Highways are generally super safe compared to anything else and speed alone is almost never a cause for an accident (I'm strict about keeping safe distance etc).

lox · 7 years ago
That sounds pretty reasonable to me, frankly. That’s considerably over the limit, isn’t it?
paganel · 7 years ago
The highway speed limit in a country like Romania is 130 kph, but you only risk getting fined if you exceed 140. As such, I usually do 130-135 kph on the highway in my small 1.4 l hatchback and I don’t feel unsafe at all. I feel much more unsafe on 2-lane national roads with lots of curbs and where you risk getting a horse-drawn carriage in front of you out of nowhere, even though on those roads people usually drive much slower (the limit is 90, I stick to 80-90 most of the times unless I have clear visibility for like one km, in which case I push it to 100). Point is that it’s not the speed that kills you, it’s NOT adapting the speed to the road’s conditions that does it. As such, imposing draconian speed limits on highways (like in Finland) is very counter-productive and frustrating, because those highways are actually built to “support” higher speeds (just look at Germany).
Yaggo · 7 years ago
I guess my main point was that in some cases, like in my example, arguably harmless offence can result to relatively high punishment, because personal income doesn't often translate directly to disposable money. Of course irrational speed limits are also to blame.
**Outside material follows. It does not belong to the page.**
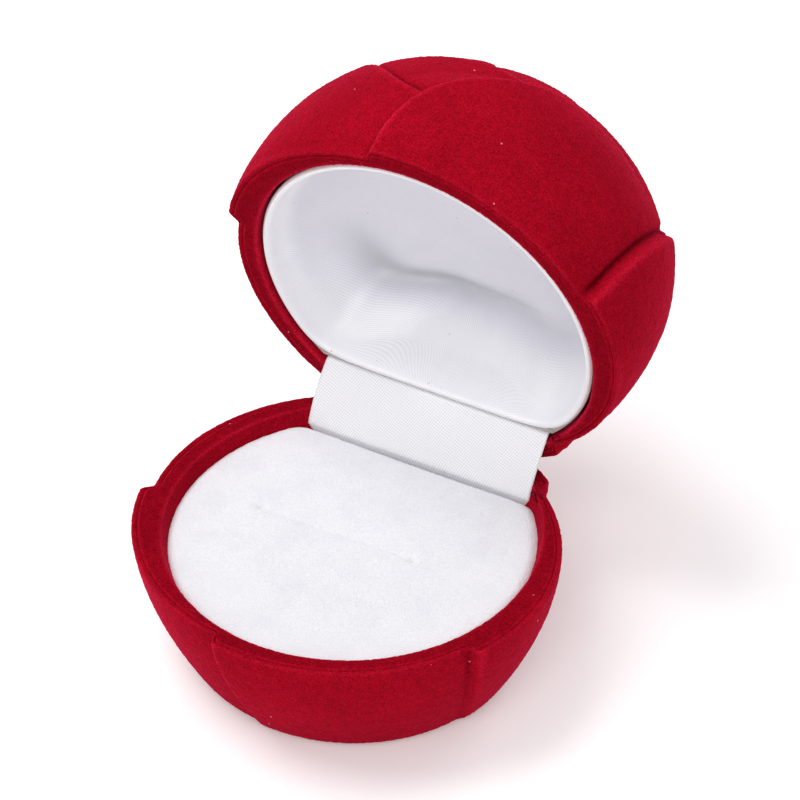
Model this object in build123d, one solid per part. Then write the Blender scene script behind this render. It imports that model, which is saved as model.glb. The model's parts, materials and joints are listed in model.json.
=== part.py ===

In exreme cases this can result to absurdly high fines, e.g. as a real-world example from Finland, overspeeding at 82 km/h in 60 km/h area have resulted to 34,000 eur fine.

boomlinde · 7 years ago
> But the United States doesn’t need to go that far.

I see reasons to go even further, if the goal is a fair level of deterrence. If for a significant part of the population, the total wealth is less than or in the same order of magnitude as the money they earned that month, while for others, income is a relatively tiny portion of it, fines based on income alone will deter the former much more than the latter. The more fair option would be to fine based on wealth, not income.

Then, yet further, if you all you have is $500 and lose half of what you own, that'll likely have a devastating effect, possibly resulting in homelessness. For a billionaire, losing half your wealth leaves you with $500M. You won't exactly be panhandling to make ends meet. Again, the deterrence is disproportionate.

I'm not sure how to address it. Possibly by not using fines at all, but some amount of hours of social work that has to be completed in some short but manageable span of time, with the definition of "manageable" based on individual circumstances.

laci27 · 7 years ago
On some of Italy's highways, they calculate the speeding ticket from gate to gate:) Meaning that if you entered the highway at 12:00 and you exited at 13:00 at a gate 120 miles ahead, you get a fine.

Sometimes, I see people who like to speed, just sit it out at a parking cafe next to their exit.